======== Exercise data ========

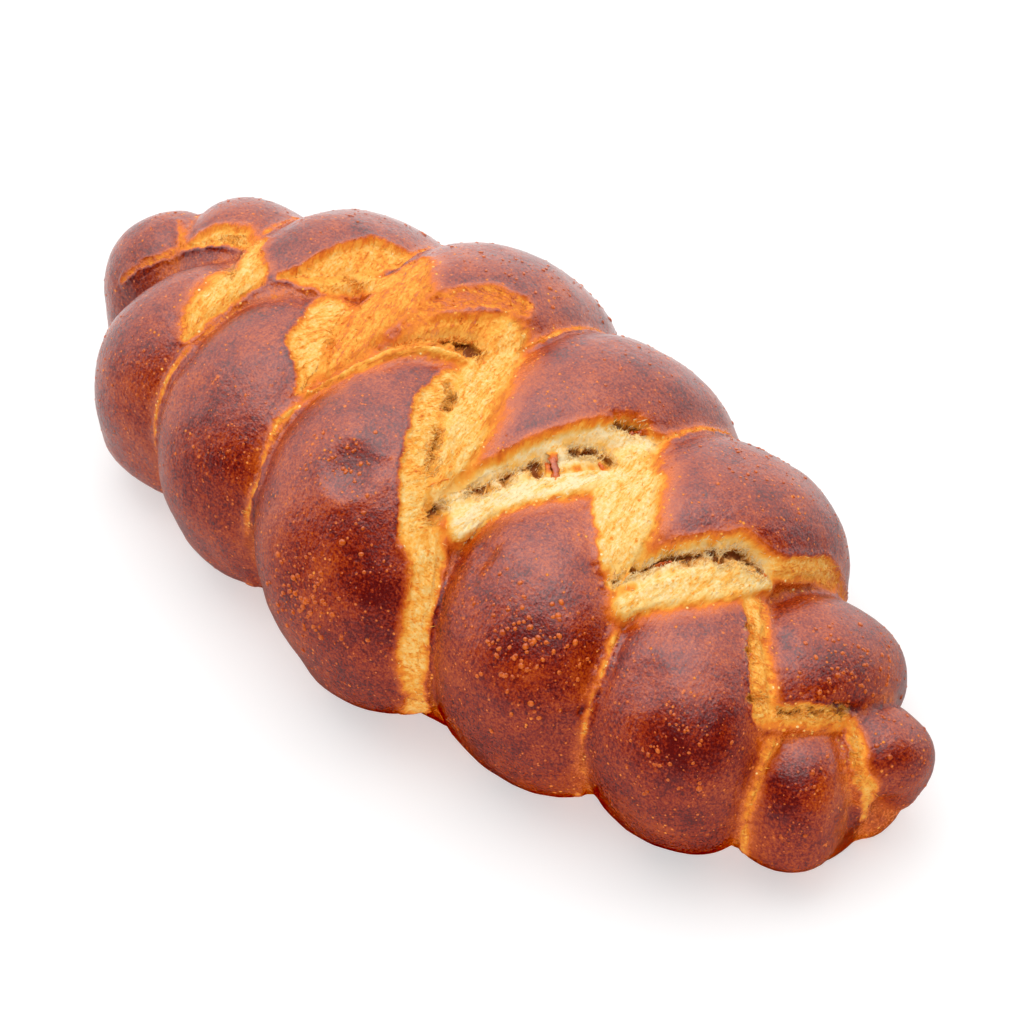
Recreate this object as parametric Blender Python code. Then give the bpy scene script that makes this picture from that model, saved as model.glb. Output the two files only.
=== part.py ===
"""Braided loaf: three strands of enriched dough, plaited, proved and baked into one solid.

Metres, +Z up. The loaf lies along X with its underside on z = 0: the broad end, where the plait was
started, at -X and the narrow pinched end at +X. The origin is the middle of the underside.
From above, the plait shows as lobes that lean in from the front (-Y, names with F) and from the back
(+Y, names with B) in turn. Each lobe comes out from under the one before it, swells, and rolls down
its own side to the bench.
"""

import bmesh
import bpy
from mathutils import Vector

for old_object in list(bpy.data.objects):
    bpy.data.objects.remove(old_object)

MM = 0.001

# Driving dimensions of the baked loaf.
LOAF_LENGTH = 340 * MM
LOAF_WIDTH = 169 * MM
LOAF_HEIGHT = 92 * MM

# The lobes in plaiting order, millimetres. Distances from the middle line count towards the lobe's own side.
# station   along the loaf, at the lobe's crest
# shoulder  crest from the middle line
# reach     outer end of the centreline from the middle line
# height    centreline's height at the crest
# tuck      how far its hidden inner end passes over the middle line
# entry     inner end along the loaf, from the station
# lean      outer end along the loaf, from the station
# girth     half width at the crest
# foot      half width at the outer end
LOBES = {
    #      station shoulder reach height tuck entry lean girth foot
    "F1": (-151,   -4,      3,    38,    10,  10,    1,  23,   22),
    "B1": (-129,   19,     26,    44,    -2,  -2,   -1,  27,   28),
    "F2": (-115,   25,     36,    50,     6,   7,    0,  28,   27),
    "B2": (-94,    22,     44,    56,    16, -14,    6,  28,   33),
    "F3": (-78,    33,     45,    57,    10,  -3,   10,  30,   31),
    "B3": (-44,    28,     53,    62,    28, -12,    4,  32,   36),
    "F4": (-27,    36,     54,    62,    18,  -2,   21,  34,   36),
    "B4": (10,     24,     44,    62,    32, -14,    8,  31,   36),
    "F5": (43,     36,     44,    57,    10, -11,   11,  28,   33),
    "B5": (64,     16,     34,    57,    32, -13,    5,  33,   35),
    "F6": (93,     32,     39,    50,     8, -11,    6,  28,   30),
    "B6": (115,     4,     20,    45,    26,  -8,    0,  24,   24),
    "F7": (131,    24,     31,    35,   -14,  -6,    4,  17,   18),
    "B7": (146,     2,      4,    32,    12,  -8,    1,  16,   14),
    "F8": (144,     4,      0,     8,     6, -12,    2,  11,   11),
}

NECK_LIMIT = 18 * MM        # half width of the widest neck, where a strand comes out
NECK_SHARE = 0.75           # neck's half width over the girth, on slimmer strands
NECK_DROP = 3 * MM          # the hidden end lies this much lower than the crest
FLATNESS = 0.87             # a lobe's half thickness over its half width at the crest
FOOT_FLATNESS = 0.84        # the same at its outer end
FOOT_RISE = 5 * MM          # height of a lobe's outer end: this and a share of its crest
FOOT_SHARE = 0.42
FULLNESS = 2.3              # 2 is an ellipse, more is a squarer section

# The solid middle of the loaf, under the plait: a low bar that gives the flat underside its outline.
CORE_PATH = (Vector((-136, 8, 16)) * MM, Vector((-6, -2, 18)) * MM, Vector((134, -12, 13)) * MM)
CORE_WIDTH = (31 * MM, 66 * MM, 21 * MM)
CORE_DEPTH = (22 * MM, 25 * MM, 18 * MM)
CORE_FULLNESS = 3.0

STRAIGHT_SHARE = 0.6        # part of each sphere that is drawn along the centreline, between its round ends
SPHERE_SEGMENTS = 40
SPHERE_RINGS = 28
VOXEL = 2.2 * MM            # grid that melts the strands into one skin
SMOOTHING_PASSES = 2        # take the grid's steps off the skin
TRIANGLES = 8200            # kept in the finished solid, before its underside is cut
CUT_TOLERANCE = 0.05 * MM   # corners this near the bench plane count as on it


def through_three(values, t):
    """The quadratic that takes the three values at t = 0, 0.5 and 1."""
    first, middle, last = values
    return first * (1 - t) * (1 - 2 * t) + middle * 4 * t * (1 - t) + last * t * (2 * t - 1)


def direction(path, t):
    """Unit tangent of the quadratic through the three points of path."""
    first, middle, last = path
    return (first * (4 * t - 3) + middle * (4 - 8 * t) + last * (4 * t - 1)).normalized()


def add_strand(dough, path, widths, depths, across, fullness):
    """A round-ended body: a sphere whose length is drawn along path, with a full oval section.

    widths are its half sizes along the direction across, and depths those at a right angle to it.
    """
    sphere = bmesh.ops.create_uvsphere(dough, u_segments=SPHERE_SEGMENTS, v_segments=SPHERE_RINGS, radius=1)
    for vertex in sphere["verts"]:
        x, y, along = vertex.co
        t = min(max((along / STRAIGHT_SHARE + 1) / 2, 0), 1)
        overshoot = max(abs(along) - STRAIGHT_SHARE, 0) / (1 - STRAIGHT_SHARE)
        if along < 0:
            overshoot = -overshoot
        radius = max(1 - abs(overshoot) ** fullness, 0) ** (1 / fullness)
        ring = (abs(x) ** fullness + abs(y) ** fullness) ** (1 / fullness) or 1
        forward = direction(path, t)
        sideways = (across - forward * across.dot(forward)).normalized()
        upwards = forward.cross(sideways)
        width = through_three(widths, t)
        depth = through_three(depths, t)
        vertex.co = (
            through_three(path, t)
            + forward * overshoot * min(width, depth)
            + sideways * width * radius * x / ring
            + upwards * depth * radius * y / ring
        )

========
======== Exercise data ========

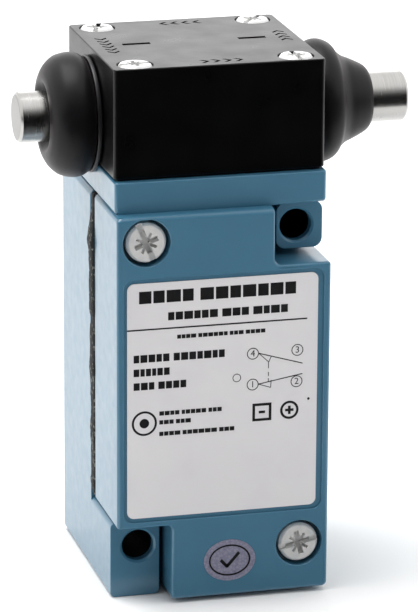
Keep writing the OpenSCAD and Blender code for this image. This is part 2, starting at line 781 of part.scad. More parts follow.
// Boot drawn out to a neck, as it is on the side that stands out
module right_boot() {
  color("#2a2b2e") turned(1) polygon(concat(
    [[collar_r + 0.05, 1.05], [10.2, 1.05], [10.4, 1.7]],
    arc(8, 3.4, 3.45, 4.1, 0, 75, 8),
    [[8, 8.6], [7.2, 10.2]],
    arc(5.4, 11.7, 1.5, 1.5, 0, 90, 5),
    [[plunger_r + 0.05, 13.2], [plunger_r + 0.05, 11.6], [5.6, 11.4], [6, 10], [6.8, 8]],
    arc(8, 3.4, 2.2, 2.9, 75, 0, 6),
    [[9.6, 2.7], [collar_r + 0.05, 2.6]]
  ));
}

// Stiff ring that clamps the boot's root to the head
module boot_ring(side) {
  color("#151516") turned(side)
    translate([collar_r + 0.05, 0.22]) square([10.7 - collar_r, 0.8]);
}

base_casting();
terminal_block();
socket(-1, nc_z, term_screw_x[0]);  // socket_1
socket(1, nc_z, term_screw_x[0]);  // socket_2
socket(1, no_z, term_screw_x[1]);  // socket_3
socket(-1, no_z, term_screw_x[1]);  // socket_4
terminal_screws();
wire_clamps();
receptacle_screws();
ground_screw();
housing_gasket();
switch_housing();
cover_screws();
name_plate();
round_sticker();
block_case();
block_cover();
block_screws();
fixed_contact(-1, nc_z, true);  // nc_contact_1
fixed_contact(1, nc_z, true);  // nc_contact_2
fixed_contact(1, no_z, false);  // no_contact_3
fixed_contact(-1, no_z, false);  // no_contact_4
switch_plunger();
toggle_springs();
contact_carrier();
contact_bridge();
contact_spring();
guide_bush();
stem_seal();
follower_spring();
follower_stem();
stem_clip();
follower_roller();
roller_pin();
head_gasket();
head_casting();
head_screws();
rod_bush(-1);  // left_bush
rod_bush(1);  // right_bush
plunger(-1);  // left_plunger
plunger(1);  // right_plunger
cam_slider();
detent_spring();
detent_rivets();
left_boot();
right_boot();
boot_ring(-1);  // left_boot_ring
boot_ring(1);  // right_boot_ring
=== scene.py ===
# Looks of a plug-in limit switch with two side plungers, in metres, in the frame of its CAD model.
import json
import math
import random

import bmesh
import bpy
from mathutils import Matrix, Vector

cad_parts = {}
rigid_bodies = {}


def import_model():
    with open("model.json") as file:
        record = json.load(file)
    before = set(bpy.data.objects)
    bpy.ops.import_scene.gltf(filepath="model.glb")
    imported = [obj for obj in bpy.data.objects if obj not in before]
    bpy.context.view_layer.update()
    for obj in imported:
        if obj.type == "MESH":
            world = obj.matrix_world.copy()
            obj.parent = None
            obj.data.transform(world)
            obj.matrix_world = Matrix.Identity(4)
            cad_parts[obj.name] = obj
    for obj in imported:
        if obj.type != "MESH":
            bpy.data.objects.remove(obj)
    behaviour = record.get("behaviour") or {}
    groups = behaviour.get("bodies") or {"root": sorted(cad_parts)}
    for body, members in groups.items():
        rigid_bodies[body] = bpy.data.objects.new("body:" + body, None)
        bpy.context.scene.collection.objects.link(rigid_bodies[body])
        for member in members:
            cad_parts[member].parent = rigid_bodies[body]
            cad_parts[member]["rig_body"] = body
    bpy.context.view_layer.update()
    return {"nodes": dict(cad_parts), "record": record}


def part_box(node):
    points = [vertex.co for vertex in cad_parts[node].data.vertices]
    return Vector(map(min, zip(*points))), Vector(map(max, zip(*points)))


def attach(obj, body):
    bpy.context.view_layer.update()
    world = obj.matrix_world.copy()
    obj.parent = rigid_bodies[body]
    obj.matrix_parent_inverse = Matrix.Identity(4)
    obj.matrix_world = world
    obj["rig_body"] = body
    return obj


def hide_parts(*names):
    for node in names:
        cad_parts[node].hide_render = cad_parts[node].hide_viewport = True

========

**Your goal**. Look back at the entries above. Retype the line with "round_sticker();", the line with "obj.parent = None", and all lines in between.

**Response to the task**.
round_sticker();
block_case();
block_cover();
block_screws();
fixed_contact(-1, nc_z, true);  // nc_contact_1
fixed_contact(1, nc_z, true);  // nc_contact_2
fixed_contact(1, no_z, false);  // no_contact_3
fixed_contact(-1, no_z, false);  // no_contact_4
switch_plunger();
toggle_springs();
contact_carrier();
contact_bridge();
contact_spring();
guide_bush();
stem_seal();
follower_spring();
follower_stem();
stem_clip();
follower_roller();
roller_pin();
head_gasket();
head_casting();
head_screws();
rod_bush(-1);  // left_bush
rod_bush(1);  // right_bush
plunger(-1);  // left_plunger
plunger(1);  // right_plunger
cam_slider();
detent_spring();
detent_rivets();
left_boot();
right_boot();
boot_ring(-1);  // left_boot_ring
boot_ring(1);  // right_boot_ring
=== scene.py ===
# Looks of a plug-in limit switch with two side plungers, in metres, in the frame of its CAD model.
import json
import math
import random

import bmesh
import bpy
from mathutils import Matrix, Vector

cad_parts = {}
rigid_bodies = {}


def import_model():
    with open("model.json") as file:
        record = json.load(file)
    before = set(bpy.data.objects)
    bpy.ops.import_scene.gltf(filepath="model.glb")
    imported = [obj for obj in bpy.data.objects if obj not in before]
    bpy.context.view_layer.update()
    for obj in imported:
        if obj.type == "MESH":
            world = obj.matrix_world.copy()
            obj.parent = None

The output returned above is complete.